Still, many obstacles remain, including an overarching concern among the Cuban government and American companies seeking to do business there that their assets will be seized because of outstanding sanctions and provisions of the embargo.
The Cuban government has resisted many of the economic reforms and other steps that will facilitate such deals, American officials acknowledge, partly out of fear that swift change will wash away the gains of the revolution in a sea of capitalist investment. There is also a worry in Cuba that opening its market to the United States might weaken the pressure on Washington to lift the embargo once and for all.
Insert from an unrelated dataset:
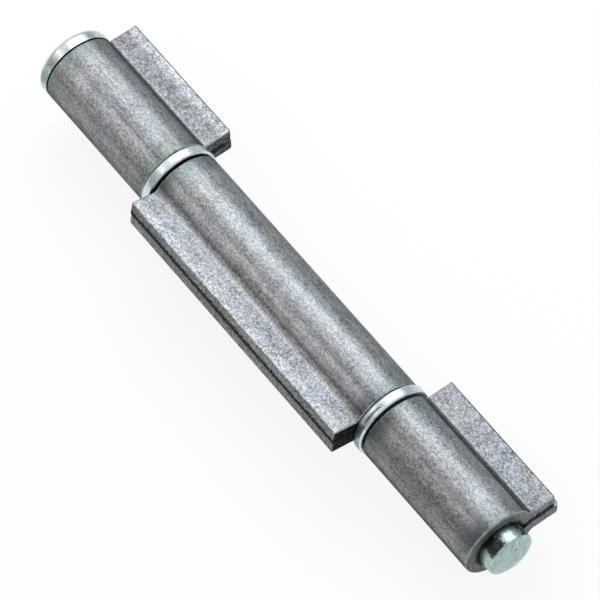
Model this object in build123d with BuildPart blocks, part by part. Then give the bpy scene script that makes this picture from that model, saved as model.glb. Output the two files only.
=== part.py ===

“When you stand back and look at this against the backdrop of almost 60 years of complete adversity, complete lack of dialogue, absolute distrust, it’s been a remarkable year,” said Scott D. Gilbert, a Washington-based lawyer who helped negotiate the release of Alan P. Gross, an American imprisoned in Havana, as part of last year’s agreement. “But there is frustration and disappointment on both sides that more deals haven’t gotten done. It’s a process that still needs a lot of work.”